I wish I knew how formatting worked in this forum. Anyway, here’s the definition of Whistleblower from google:
a person who informs on a person or organization engaged in an illicit activity.
Releasing classified documents, as long as they are evidence of illicit activity, would count as whistle blowing.
Interesting article, does the statement from EFF suggest that black and white laser printers do something similar with black dots or other marks?
This won’t help on the newer printers that use halftones instead of yellow dots, but just print with a yellow background. If necessary, you can then scan it and print it to PDF with a white background.
Print document, exfiltrate document, retype relevant text, release that.
Less obviously authentic, a lot safer.
If you need the authenticity, photocopy the letterhead, footer, and anything else relevant, greyscale scan the copy, and paste it to your cleansed text. You may need to cycle the text part separately to get it to look right. Once done, you have an apparently original document with the original data and any tracking swept out. Assuming you caught any text metadata for it.

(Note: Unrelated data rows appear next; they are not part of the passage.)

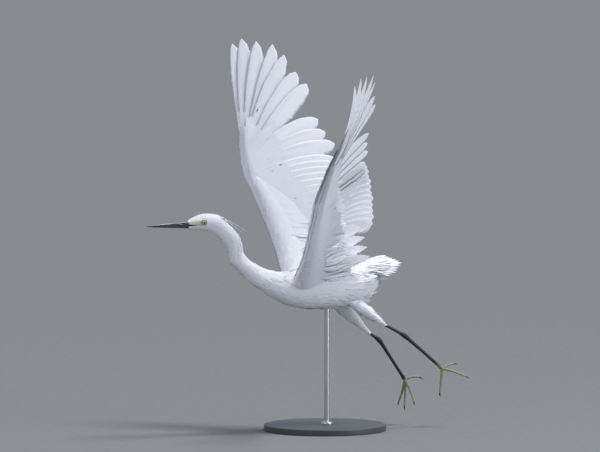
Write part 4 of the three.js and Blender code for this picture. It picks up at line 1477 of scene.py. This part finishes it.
def camera():
    """The photo's view, from a little above the bird's left side, with a long lens."""
    a, e = VIEW_AZIMUTH * DEG, VIEW_ELEVATION * DEG
    back = vec(math.sin(a) * math.cos(e), -math.cos(a) * math.cos(e), math.sin(e))
    data = bpy.data.cameras.new("camera")
    data.sensor_width = SENSOR_WIDTH
    data.lens = SENSOR_WIDTH * CAMERA_DISTANCE / FRAME_WIDTH
    data.clip_end = 100
    bpy.context.scene.camera = aimed("camera", data, (AIM + back * CAMERA_DISTANCE) * MM, -back)


def light(name, kind, power, colour, place, direction, **settings):
    data = bpy.data.lights.new(name, kind)
    data.energy = power
    data.color = colour
    for key, value in settings.items():
        setattr(data, key, value)
    aimed(name, data, place, direction)


def studio():
    bpy.context.scene.view_settings.view_transform = "Standard"
    world = bpy.data.worlds.new("studio")
    bpy.context.scene.world = world
    world.use_nodes = True
    sky = world.node_tree.nodes["Background"]
    sky.inputs[0].default_value = rgba(0.76, 0.83, 1.0)
    sky.inputs[1].default_value = 0.66
    light("key", "SUN", 2.5, (1.0, 0.98, 0.95), (0, 0, 0), -SUN_FROM, angle=14 * DEG)
    for name, power, colour, place in SOFT_LIGHTS:
        light(name, "AREA", power, colour, place, LIT_POINT - place, size=2.0)
    floor()


camera()
made_wings = [wing_feathers(name) for name in WINGS]
for wing_name, made_wing in zip(WINGS, made_wings):
    scapulars(wing_name, made_wing)
tail_feathers()
body_skin(made_wings)
body_coat("head_coat", 0.35, HEAD_END, 0.25, 0.355)
body_coat("neck_coat", HEAD_END, 13.2, 0.45, 0.34)
body_coat("torso_coat", 13.2, LAST_SECTION - 0.2, 0.9, 0.34)
nape_plumes()
vent_fluff()
mandible("upper_mandible", UPPER_BILL, 1, "bill_upper")
mandible("lower_mandible", LOWER_BILL, -1, "bill_lower")
for eye_side, eye_name in ((-1, "eye_left"), (1, "eye_right")):
    eye(eye_side, eye_name)
    lid(eye_side, eye_name)
for leg_name, leg_shape in LEGS.items():
    thigh_coat(leg_name, leg_shape)
    hip_fluff(leg_name, leg_shape)
    shank(leg_name, leg_shape)
    foot(leg_name, leg_shape)
stand()
studio()
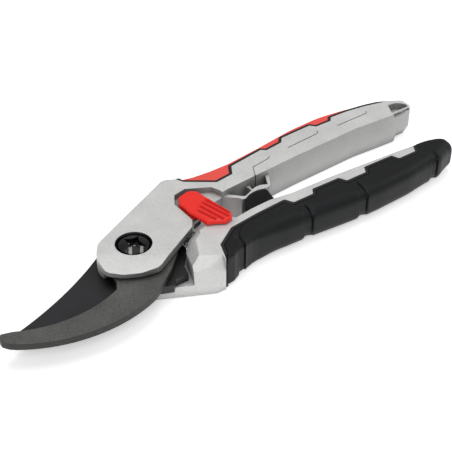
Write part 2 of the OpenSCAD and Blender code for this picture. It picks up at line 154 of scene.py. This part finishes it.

The source of the data can’t prove you’ve manipulated it without releasing the original, which is a win for you anyway.
Whistleblowing securely isn’t easy, but it shouldn’t be. It’s only okay when it’s really important, and if it matters, it’s worth spending all that effort on it.
(unrelated, to the people who say this is only designed to defeat the US government, where do you think big corporations or criminals print things?)
So then this brings up another type of hack, yet to be seen maybe. Duplicating the tracking data from a printer to make fakes. Was it really from the accountant? or did someone set him up by making incriminating fake documents? Best call Perry Mason.